The strong pitching debuts from the 2004 draft class stretched beyond the first-rounders, too. Anthony Swarzak, the #61 overall pick out of a Florida high school, tossed 48 innings with a 2.62 ERA and 42-to-6 strikeout-to-walk ratio in the GCL. Eduardo Morlan, the #91 pick also out of a Florida high school, had a 2.84 ERA and 28-to-10 strikeout-to-walk ratio in 25 GCL innings. The #151 pick, Nevada high school lefty Jeff Schoenbachler, had a 3.92 ERA and 45-to-16 strikeout-to-walk ratio in 39 GCL innings.
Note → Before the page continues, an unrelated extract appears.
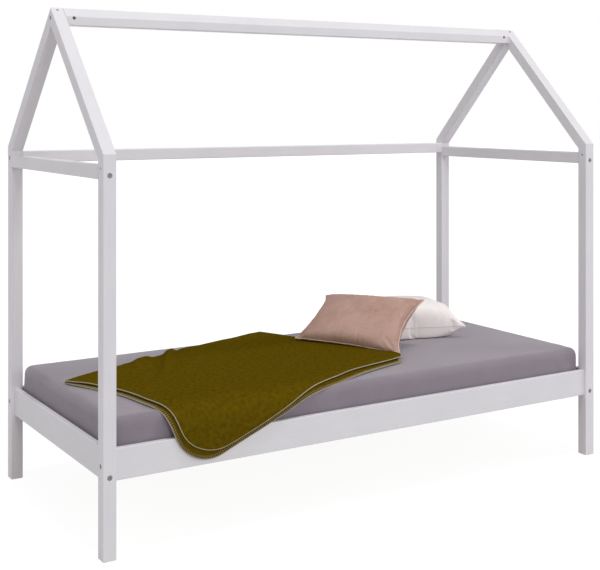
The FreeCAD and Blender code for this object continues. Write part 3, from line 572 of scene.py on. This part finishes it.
def makeCore(spec):
    """The foam block inside the sheet."""
    inset = spec["coreInset"] + spec["inside"]
    low, high = spec["base"] + inset, spec["top"] - inset
    build = bmesh.new()
    bmesh.ops.create_cube(build, size=1)
    for vert in build.verts:
        x, y = (c * 2 * (h - inset) for c, h in zip(vert.co, spec["half"]))
        vert.co = (x, y, low + (vert.co.z + 0.5) * (high - low))

    def level(edge):
        return abs(edge.verts[0].co.z - edge.verts[1].co.z) < 1e-6

    def sharp(edge):
        sides = [face.normal for face in edge.link_faces]
        return len(sides) == 2 and abs(sides[0].dot(sides[1])) < 0.5

    def bevel(edges, radius, parts):
        bmesh.ops.bevel(build, geom=edges, offset=radius - inset, segments=parts, affect="EDGES", profile=0.5)

    bevel([edge for edge in build.edges if not level(edge)], spec["corner"], spec["foamParts"][0])
    bevel([edge for edge in build.edges if level(edge) and sharp(edge)], spec["edge"], spec["foamParts"][1])
    return fromBmesh("mattressFoam", build, foamRubber())


fittedSheet = makeFittedSheet(mattressSpec)
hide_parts("fitted_sheet")
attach(fittedSheet, "mattress")
mattressFoam = makeCore(mattressSpec)
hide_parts("mattress_core")
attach(mattressFoam, "mattress")
print("stage: mattress and fitted sheet made")


# throw, folded once along its back edge and laid askew, one corner over the rail
throwSpec = {
    "foldStart": (-0.96, 0.063),
    "foldTurn": 22.0,
    "alongFold": (-0.066, 1.068),  # flat cut, measured from the fold's left end
    "reach": 0.745,  # from the fold to the lower hem
    # how much longer each layer lies than it was cut, at places along the fold
    "lowerLong": ((0.38, 0.0), (0.62, 0.022), (0.75, 0.019), (1.05, 0.03)),
    "upperLong": ((-0.06, -0.025), (0.1, -0.017), (0.6, -0.014), (0.71, -0.024), (1.02, 0.002)),
    # slides along the fold: how far, over what depths from it, over what lengths of it
    "gather": (0.061, (0.22, 0.55), (0.0, 0.5)),  # the left end; makes the creases
    "headSlant": (0.012, (0.6, 1.06)),  # the hem's head end
    "lowerHeadBack": (0.045, (0.4, 0.74), (0.85, 1.06)),  # the lower layer's right corner
    "upperBack": (0.022, (0.0, 0.1), (-0.06, 0.35)),  # the upper layer's left edge
    "cornerRound": (0.125, 0.055),  # foot end, head end
    "thickness": 0.0034,
    "clear": 0.0006,
    "roll": 0.0036,  # half the distance between the two layers
    "step": 0.0075,
    # how high the fold's roll stands at places along it
    "foldHeight": (
        (-0.06, 0.0), (0.15, 0.003), (0.3, 0.001), (0.47, 0.002), (0.6, 0.006), (0.72, 0.004),
        (0.81, 0.003), (0.9, 0.001), (1.0, 0.002), (1.06, 0.0),
    ),
    "foldReach": 0.11,
    # ridges that the gathering pushes up: where from, where to, height, half width
    "rucks": (
        ((-0.68, 0.225), (-0.7, 0.01), 0.003, 0.026),
        ((-0.59, 0.272), (-0.71, -0.02), 0.0115, 0.033),
        ((-0.446, 0.326), (-0.704, -0.19), 0.0135, 0.019),
        ((-0.365, 0.365), (-0.59, -0.12), 0.002, 0.03),
    ),
    "ruckFade": (0.4, 1.0),  # shares of its length over which a ridge runs out
    "lowerShare": 0.75,  # of the creases that the lower layer takes part in
    # unevenness: height, waves to the metre, seed; it is less at the hems
    "waves": ((0.0022, 5.2, 1.7), (0.003, 2.3, 7.3)),
    "hemShare": 0.35,
    "hemBand": (0.06, 0.05),
    "air": (0.0022, 7, 3.1),  # between the layers
    "leastAir": 0.0012,
}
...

The team's eighth-round pick out of the University of Arkansas, Jay Sawatski, had a debut similar to Perkins', throwing 34 innings with a 1.59 ERA and 38-to-12 strikeout-to-walk ratio between Elizabethton and Quad Cities. Even guys who had mediocre ERAs like John Williams (#211) and J.P. Martinez (#271) managed excellent strikeout rates and outstanding strikeout-to-walk ratios.
Here are the numbers of the 12 pitchers drafted and signed with the team's first 17 overall selections:
PITCHER IP ERA SO BB SO/9 K/BB
Glen Perkins 60 1.49 71 16 10.6 4.4
Kyle Waldrop 63 2.14 55 7 7.9 7.9
Matt Fox 27 5.40 32 8 10.8 4.0
Jay Rainville 34 1.83 38 3 10.0 12.7
Anthony Swarzak 48 2.62 42 6 7.9 7.0
Eduardo Morlan 25 2.84 28 10 10.0 2.8
Jeff Schoenbachler 39 3.92 45 16 10.4 2.8
Patrick Bryant 32 4.26 21 13 6.0 1.6
John Williams 38 5.40 50 14 11.7 3.6
Jay Sawatski 34 1.59 38 12 10.1 3.2
J.P. Martinez 43 3.80 49 19 10.3 2.6
Kyle Aselton 38 4.54 38 19 9.0 2.0
The Twins made a conscious effort to stockpile pitching in the 2004 draft, taking an interesting mix of raw high school arms and polished college pitchers. So far at least, it has worked out phenomenally well, as the team signed each of the first 12 pitchers they selected in time for them to make their pro debuts, and then watched as they collectively had an excellent first season (with a combined 3.55 K/BB). If things go similarly well this season, Minnesota will have a steady flow of young pitching coming up through the system, led by Perkins, who could be ready for a big-league gig as soon as 2006.